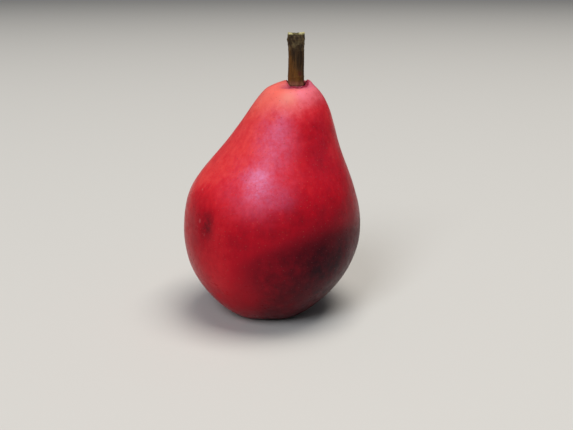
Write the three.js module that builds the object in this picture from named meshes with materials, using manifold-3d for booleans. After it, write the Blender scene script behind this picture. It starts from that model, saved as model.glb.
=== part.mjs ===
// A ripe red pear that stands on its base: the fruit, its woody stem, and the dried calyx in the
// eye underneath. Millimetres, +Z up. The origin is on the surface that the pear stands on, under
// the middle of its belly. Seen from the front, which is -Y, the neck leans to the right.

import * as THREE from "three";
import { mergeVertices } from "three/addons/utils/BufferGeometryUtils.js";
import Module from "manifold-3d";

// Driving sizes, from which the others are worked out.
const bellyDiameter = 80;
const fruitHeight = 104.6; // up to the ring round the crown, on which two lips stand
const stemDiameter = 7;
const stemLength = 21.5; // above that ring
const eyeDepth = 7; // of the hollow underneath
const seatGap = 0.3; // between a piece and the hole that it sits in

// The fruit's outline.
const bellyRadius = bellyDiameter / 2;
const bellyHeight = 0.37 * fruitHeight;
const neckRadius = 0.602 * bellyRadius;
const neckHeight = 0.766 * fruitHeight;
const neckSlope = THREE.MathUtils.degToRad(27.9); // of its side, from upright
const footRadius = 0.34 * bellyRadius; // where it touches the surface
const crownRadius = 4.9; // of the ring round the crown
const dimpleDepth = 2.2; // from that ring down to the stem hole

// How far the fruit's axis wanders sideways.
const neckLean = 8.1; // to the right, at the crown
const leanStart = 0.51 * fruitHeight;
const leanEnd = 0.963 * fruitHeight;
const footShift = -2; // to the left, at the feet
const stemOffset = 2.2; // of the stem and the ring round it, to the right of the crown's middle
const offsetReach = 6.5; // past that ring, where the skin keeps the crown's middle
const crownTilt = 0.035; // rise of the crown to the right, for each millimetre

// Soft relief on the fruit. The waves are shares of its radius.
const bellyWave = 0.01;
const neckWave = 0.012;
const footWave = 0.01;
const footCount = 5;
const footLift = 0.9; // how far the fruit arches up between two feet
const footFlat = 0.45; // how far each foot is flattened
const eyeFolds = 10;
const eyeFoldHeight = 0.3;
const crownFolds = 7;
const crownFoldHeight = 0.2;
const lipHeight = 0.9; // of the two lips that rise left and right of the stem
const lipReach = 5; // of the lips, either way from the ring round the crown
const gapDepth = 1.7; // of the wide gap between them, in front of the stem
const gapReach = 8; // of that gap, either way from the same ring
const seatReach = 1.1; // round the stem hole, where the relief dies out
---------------
Exactly repeat the lines running from the top of the listing to the line bearing "const crownTilt = 0.035;", both of those lines included, and only them.

§ Written reply:
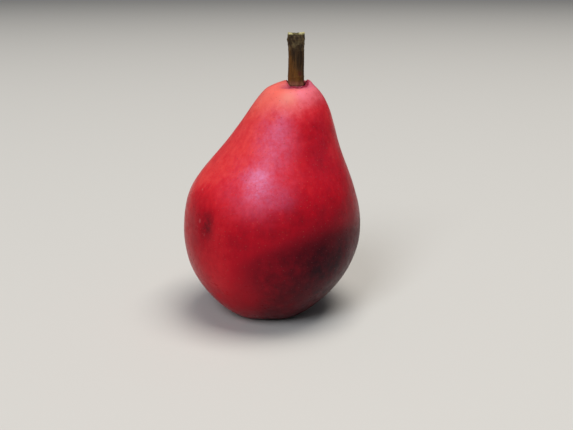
Write the three.js module that builds the object in this picture from named meshes with materials, using manifold-3d for booleans. After it, write the Blender scene script behind this picture. It starts from that model, saved as model.glb.
=== part.mjs ===
// A ripe red pear that stands on its base: the fruit, its woody stem, and the dried calyx in the
// eye underneath. Millimetres, +Z up. The origin is on the surface that the pear stands on, under
// the middle of its belly. Seen from the front, which is -Y, the neck leans to the right.

import * as THREE from "three";
import { mergeVertices } from "three/addons/utils/BufferGeometryUtils.js";
import Module from "manifold-3d";

// Driving sizes, from which the others are worked out.
const bellyDiameter = 80;
const fruitHeight = 104.6; // up to the ring round the crown, on which two lips stand
const stemDiameter = 7;
const stemLength = 21.5; // above that ring
const eyeDepth = 7; // of the hollow underneath
const seatGap = 0.3; // between a piece and the hole that it sits in

// The fruit's outline.
const bellyRadius = bellyDiameter / 2;
const bellyHeight = 0.37 * fruitHeight;
const neckRadius = 0.602 * bellyRadius;
const neckHeight = 0.766 * fruitHeight;
const neckSlope = THREE.MathUtils.degToRad(27.9); // of its side, from upright
const footRadius = 0.34 * bellyRadius; // where it touches the surface
const crownRadius = 4.9; // of the ring round the crown
const dimpleDepth = 2.2; // from that ring down to the stem hole

// How far the fruit's axis wanders sideways.
const neckLean = 8.1; // to the right, at the crown
const leanStart = 0.51 * fruitHeight;
const leanEnd = 0.963 * fruitHeight;
const footShift = -2; // to the left, at the feet
const stemOffset = 2.2; // of the stem and the ring round it, to the right of the crown's middle
const offsetReach = 6.5; // past that ring, where the skin keeps the crown's middle
const crownTilt = 0.035; // rise of the crown to the right, for each millimetre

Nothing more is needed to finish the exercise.